Вдруг слышат: "Дзинь… Дзинь…" - точно козы колокольцами звякают.
Цепь тихо зашушукалась. Замерла…
Тишина…
Страшный окрик разрезал тьму:
- Что идет?!.. - голос Горчакова.
- Кто идет?! - донеслось снизу, - и задребезжало: др-р-р!.. - и снова стихло. Только затворы щелкают.
И эта цепь, и та цепь взбежали на противоположные хребты. Внизу, в жутком одиночестве осталось несколько человек здесь, и неподалеку - невидимые некто.
- Выходи два человека!..
- Это ты, Сидорчук?
- А ты кто? Горчаков?
Сбежались вниз, весело заговорили. К ним незаметно спустились обе цепи зеленых, чуждые, недоверчивые.
Это оказался отряд перебежчиков в 80 человек, прибывший во главе с Пашетом и Сидорчуком с заставы Черного капитана. Они уже сходили в Лобанову щель и, не найдя там группы, шли вслед за ней.

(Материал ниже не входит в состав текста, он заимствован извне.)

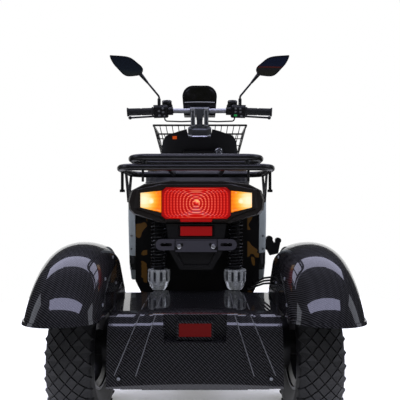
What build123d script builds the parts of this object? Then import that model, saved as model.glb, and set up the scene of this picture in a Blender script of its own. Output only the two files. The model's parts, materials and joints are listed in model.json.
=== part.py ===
"""Three-wheel electric scooter: one front wheel that steers, two wheels on a rear axle.

Sizes are in millimetres. X points to the rider's right, Y forward and Z up.
Every place is worked out from the rear axle line at Y = 0, and save() moves each piece
so that the origin lies on the floor under the middle of the whole scooter.
"""
from build123d import *
import math
import os

# Wheels and stance
wheel_radius = 215.0
wheelbase = 1190.0
rear_wheel_x = 307.0
rear_tyre_width = 112.0
front_tyre_width = 92.0
rim_radius = 127.0
tyre_shoulder_drop = 16.0
tyre_facets = 72
hub_bore_radius = 12.3
axle_pin_radius = 12.0

# Clearances
seat_gap = 0.3
panel_wall = 4.0

# Steering column, in a frame whose Z runs up the column and whose Y points forward
rake = 24.0
fork_offset = 33.0
fork_leg_x = 78.0
fork_leg_radius = 18.0
fork_crown_z = 262.0
fork_crown_height = 34.0
steerer_radius = 15.0
head_tube_radius = 25.0
head_tube_length = 190.0
casting_z = 812.0
casting_height = 42.0
casting_half_width = 55.0
post_x = 31.0
post_radius = 10.5
bar_z = 930.0
bar_radius = 11.0
clamp_half_depth = 16.0
bar_half_length = 330.0
bar_bend_x = 118.0
bar_sweep = 8.0
grip_radius = 16.5
grip_length = 118.0

# Mirrors
mirror_base_x = 187.0
mirror_rod_radius = 4.5
mirror_head_depth = 34.0
mirror_glass_depth = 2.5
mirror_bend_z = wheel_radius + 898.0
mirror_neck_x = 275.0
mirror_neck_z = wheel_radius + 1004.0
mirror_neck_length = 56.0

# Rear fenders: a crowned section turned about a line near the wheel's axis
fender_centre_y = -60.0
fender_centre_z = 220.0
fender_crest_radius = 284.0
fender_outer_x = 381.0
fender_crest_x = 308.0
fender_inner_x = 212.0
fender_outer_shoulder = 236.0
fender_inner_shoulder = 225.0
fender_rim_z = 340.0
fender_bead = 3.0
fender_bead_height = 7.0

# Rear axle, cover and shocks
axle_tube_radius = 30.0
motor_radius = 92.0
motor_half_width = 62.0
axle_flange_x = 219.0
axle_flange_radius = 74.0
cover_half_width = 208.0
cover_front_y = 30.0
cover_front_z = 350.0
cover_edge_y = -208.0
cover_edge_z = 337.0
cover_rear_y = -222.0
cover_bottom_z = 172.0
cover_edge_radius = 58.0
cover_recess_y = -186.0
cover_recess_bottom_z = 279.0
shock_x = 114.0
shock_y = 66.0
shock_bottom_z = 330.0
shock_top_z = 640.0
shock_cap_z = 353.0
shock_cap_height = 60.0
shock_cap_radius = 33.0
spring_radius = 22.0
spring_wire = 3.6
spring_pitch = 15.0
spring_sides = 14
damper_radius = 15.0

# Tail, lamps and plate bracket
tail_rear_y = -60.0
tail_front_y = 96.0
lens_depth = 10.0
plate_slot_spacing = 163.0
plate_slot_length = 32.0
plate_slot_radius = 4.5
plate_thickness = 3.0

# Rack
rack_tube_radius = 9.0
rack_rear_y = -134.0
rack_upper_z = 724.0
rack_upper_half = 178.0
rack_upper_depth = 140.0
rack_lower_z = 699.0
rack_lower_half = 208.0
rack_corner = 46.0
rack_stay_x = 195.6
rack_stay_width = 4.5
rack_lower_front_y = 100.0

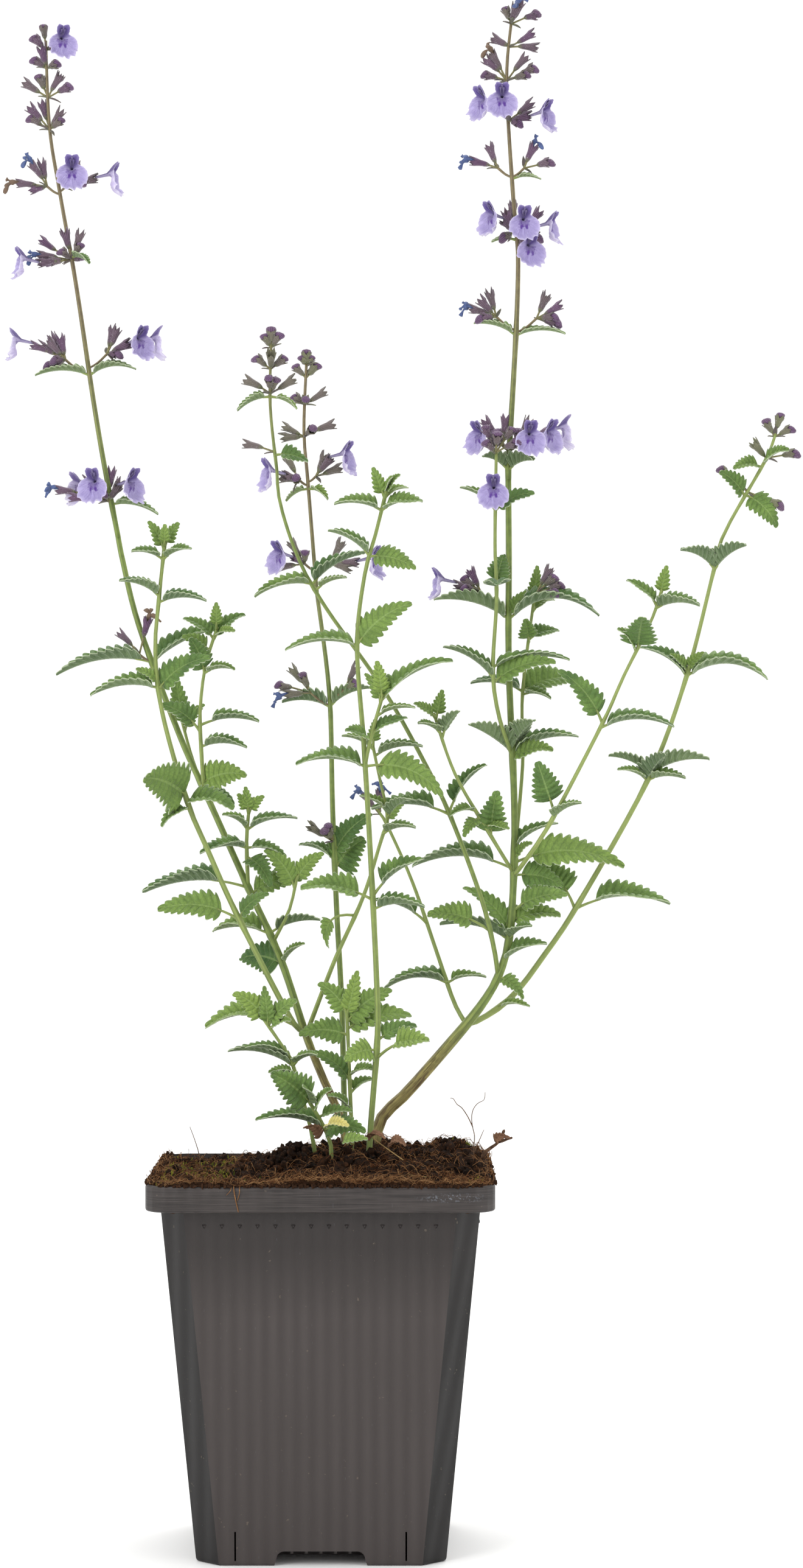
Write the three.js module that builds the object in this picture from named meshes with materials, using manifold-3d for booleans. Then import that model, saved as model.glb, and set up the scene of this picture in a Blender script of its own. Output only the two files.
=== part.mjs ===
// A young catmint in the square nursery pot it grows in.
// Millimetres, +Z up. The origin is the middle of the pot's foot, on the ground.

import * as THREE from "three";
import { mergeVertices } from "three/addons/utils/BufferGeometryUtils.js";
import Module from "manifold-3d";

const wasm = await Module();
wasm.setup();

// ---------------------------------------------------------------- driving dimensions

const CLEAR = 0.3; // gap between pieces that touch
const MERGE = 0.2; // how far joined solids run into each other
const HOLE_GAP = 0.45; // gap at the corners of a square stem in its hole
const HOLE_END = 1; // a hole goes this much deeper than its stem
const HOLE_TOP = 136; // above the heaped mix, so that every hole is open
const FORK = 12; // length of a stem, each way, that shapes the foot of its branches

const POT = {
  height: 121.2,
  rimWidth: 110,
  rimHeight: 8.2,
  rimCorner: 9,
  topWidth: 100.7, // body just under the rim
  footWidth: 79.4,
  chamfer: 7.5,
  wall: 1.2,
  notchWidth: 28, // drainage notch in the middle of each side
  notchHeight: 4.7,
  notchDepth: 18,
  slotWidth: 5, // drain slot in the roof of each notch
  slotLength: 10,
  slotInset: 3, // from the notch's inner end
  slitOffset: 27, // moulding slits either side of the notch
  slitWidth: 1,
  slitFrom: 1.6,
  slitTo: 11,
};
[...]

Все повеселели. Сила прибыла. Много осталось больных под Абрау, но и здесь собралось человек 350. Но как же они измучились: более десяти дней в походах; костров разводить нельзя - не согреешься, не выспишься, не сваришь поесть; на плечах несут топоры, лопаты, кое-какие запасы продуктов, котлы, пулеметы.
Полезли на гору. Заблудились. Казалось, обошли ее несколько раз. Какая же она высокая: взбирались бесконечно, точно на небо.
На горе переночевали. Морозит. Продрогли. Неужели так зимовать? Что же будет дальше, когда горы завалит снегом?
Утром собрались командиры под вековым дубом. Что делать? Куда же итти? Скрываться уже трудно: следы видны.